Thursday, February 2, 2012
If you were to go back in time and tell me I would occasionally get paid to talk to groups of 1000 or more people at a time and that I would ENJOY it I would have looked at you like you lost your luggage on your voyage from Pluto to Mars.
The very first time I was asked to talk before a group-- I think there might have been fifteen people in all, I was almost double over trying to get a breath before the event, but like jumping out of an airplane with your only hope a thin silk chute you just do it and hope for the best.
It gets easier the more you do it.
1. Have a thorough knowledge of your subject matter. It's that easy. Know what you're talking about. DON'T write a script. DON'T read from a piece of paper. On OCCASION I'll have an index card with three or four bullet points on it to remind me of something I want to say but no more than that. There's nothing worse or more confidence shaking than loosing your place or trying to make out your own handwriting.
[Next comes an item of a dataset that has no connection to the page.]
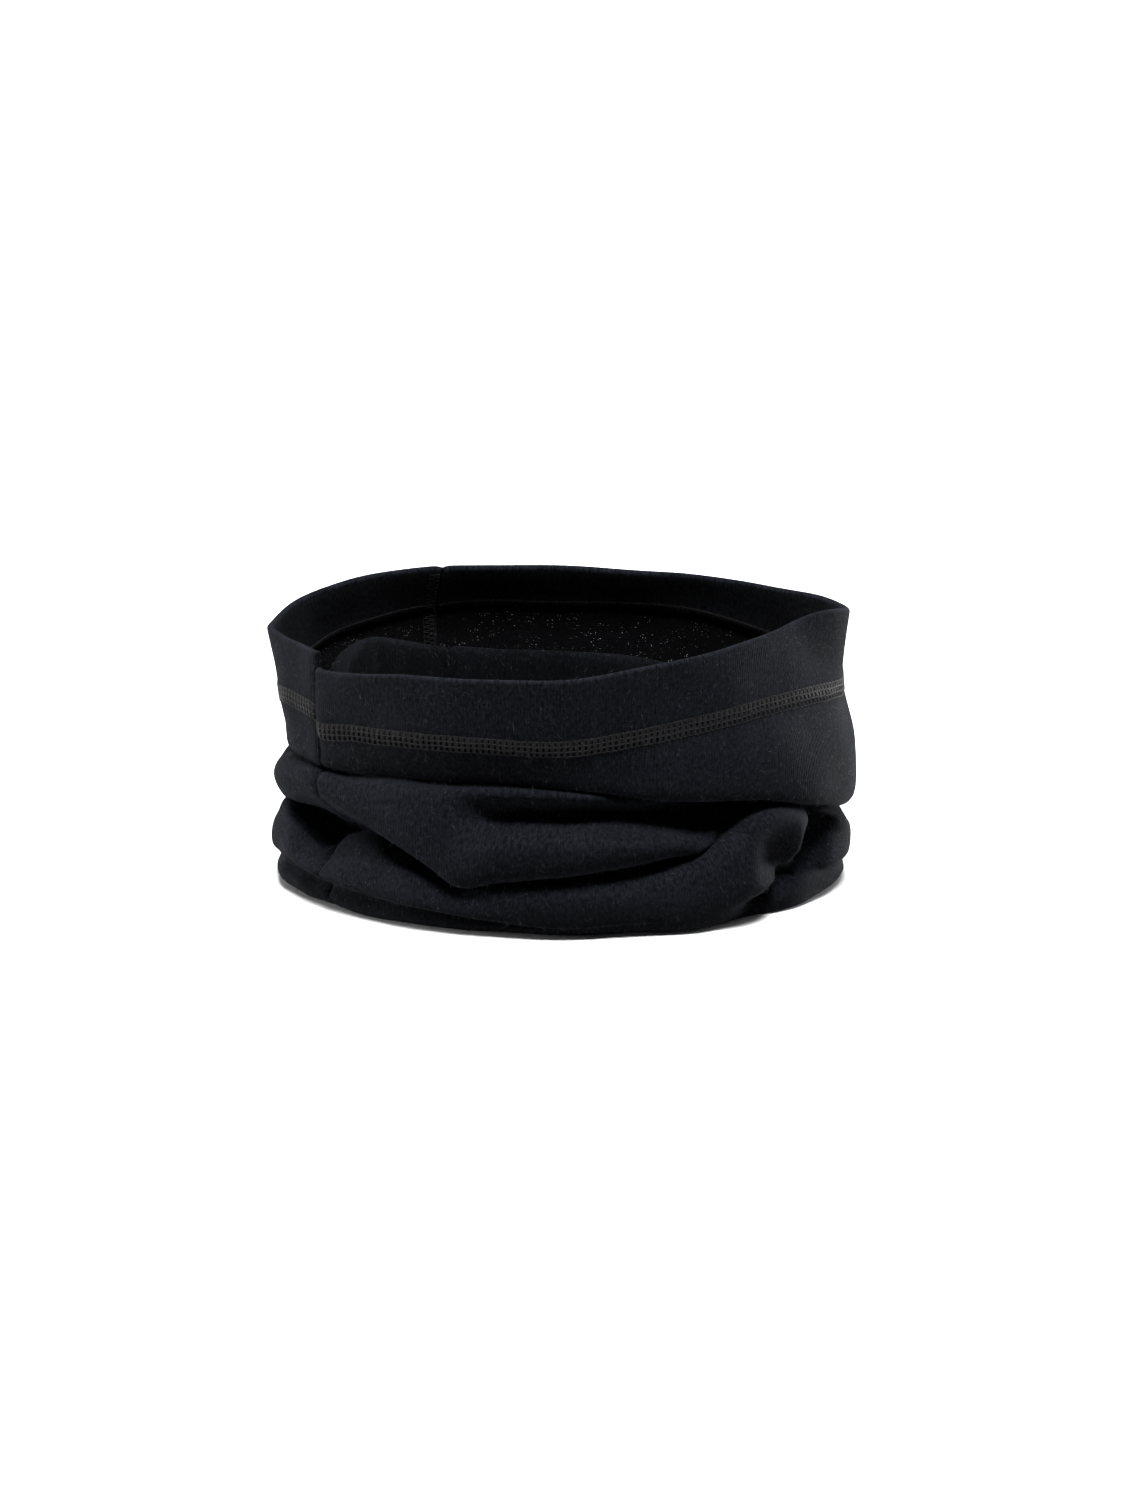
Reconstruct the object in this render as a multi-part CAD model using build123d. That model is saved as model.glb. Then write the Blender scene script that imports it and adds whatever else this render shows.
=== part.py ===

2. Unless you're a comedian save the jokes. I don't believe in opening with a joke, if you can find something amusing or self-depreciating to say it will break the ice just as well.
3. Learn how to dance. Over the years I've learned how to be quick on my feet-- at two different events I attended I didn't even know I was speaking until I got there. Once I thought I was talking to a group of 10 parents only to find out it was more like 900. Changes the dynamics but not the message.
4. Test the equipment before if possible. Microphones and I don't get along. If I have to hold it I feel like I should sing something-- and nobody wants that to happen. Headsets are the absolute best alternative followed by lapel mike then stationary. Ask your venue to use what works best for you and you'll find the lecture goes much smoother.
5. Keep it short. No matter how fascinating you or your message is people got places to go and things to do. Keep it short and they'll ask you back.
This upcoming season I've got well over a dozen speaking engagements and amazingly, I look forward to them now. Guess that trip from Pluto to Mars was less bumpy than I thought it would have been.